Former US officer found guilty of aiding in George Floyd killing
A former police officer in the US city of Minneapolis has been found guilty of aiding and abetting in the 2020 killing of George Floyd, whose death at the hands of police set off mass racial justice protests across the United States.
Tou Thao, who already had been convicted in federal court of violating Floyd’s civil rights, was the last of the four former officers facing judgement in state court over the killing.He rejected a plea agreement and, instead of going to trial, let Hennepin County Judge Peter Cahill decide the verdict based on written filings by each side and evidence presented in previous cases. Cahill’s Monday ruling was released on Tuesday.
Derek Chauvin, a former Minneapolis officer captured on video kneeling on Floyd’s neck for more than nine minutes while he gasped for air and repeated, “I can’t breathe”, was found guilty of murdering Floyd in 2021.
Two other former officers, Thomas Lane and J Alexander Kueng, pleaded guilty last year to aiding and abetting second-degree manslaughter, the same charge that Thao faced.While Floyd was pinned, Thao stood to one side and kept back a small crowd of people, including an off-duty firefighter, who repeatedly yelled at the police to get off the 46-year-old and check his pulse.

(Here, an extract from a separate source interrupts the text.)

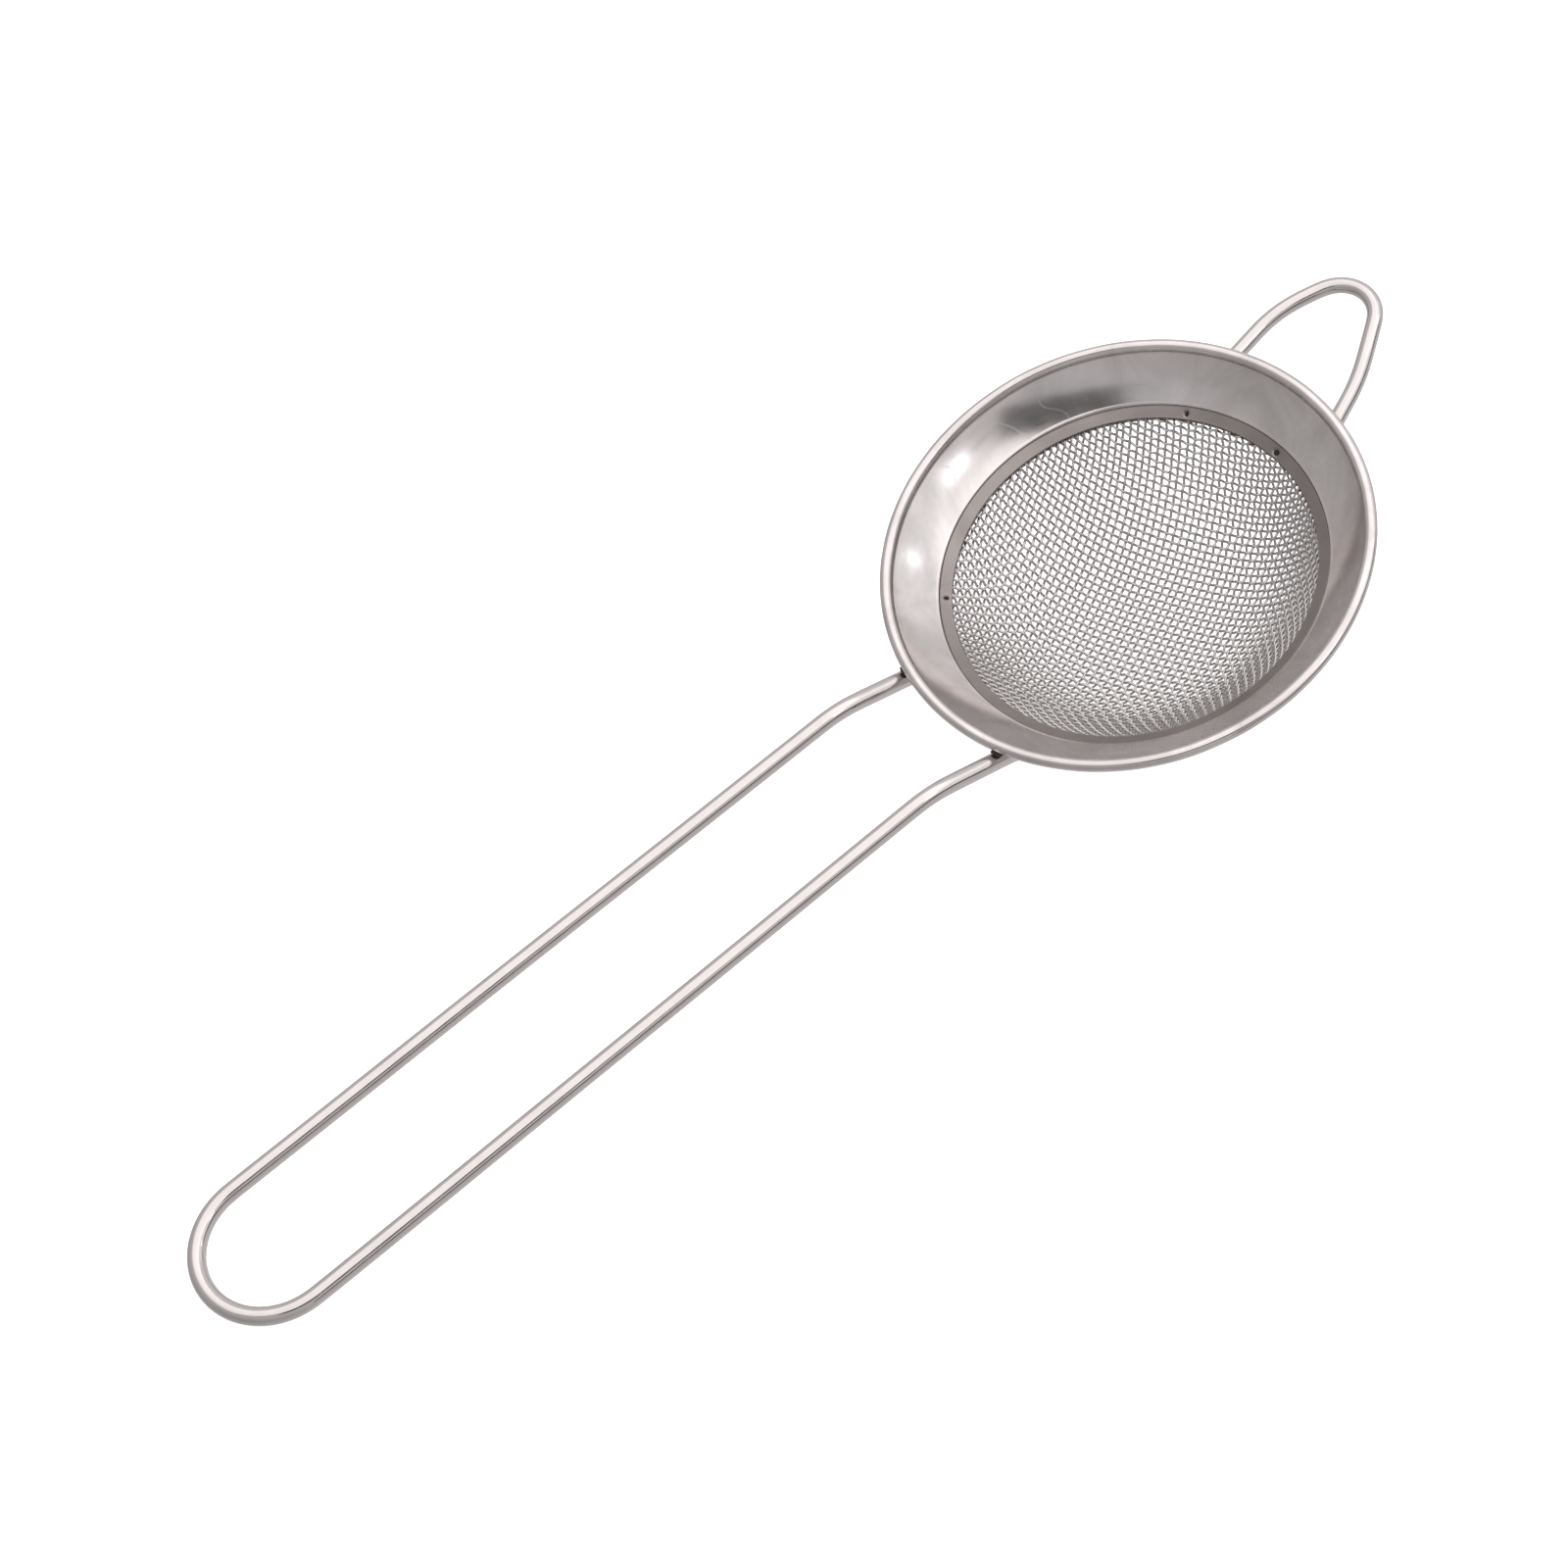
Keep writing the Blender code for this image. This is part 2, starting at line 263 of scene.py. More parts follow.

Unlike the other three former officers, Thao maintained that he did nothing wrong. When he rejected a plea deal in state court last August, he said “it would be lying” to plead guilty.
However, prosecutor Matthew Frank wrote that Thao knew that his fellow officers were restraining Floyd in a way that was “extremely dangerous” because it could stop his breathing — “the exact condition from which Floyd repeatedly complained he was suffering”.
“Yet Thao made the conscious decision to aid that dangerous restraint: He actively encouraged the other three officers, and assisted their crime by holding back concerned bystanders,” Frank added.
Defence lawyer Robert Paule argued that the state had failed to prove beyond a reasonable doubt that Thao, a nine-year veteran of the force, knew that Chauvin was committing a crime or that Thao intended to help in a crime.
“Every one of Thao’s actions was done based upon the training he received from the Minneapolis Police Department,” Paule wrote.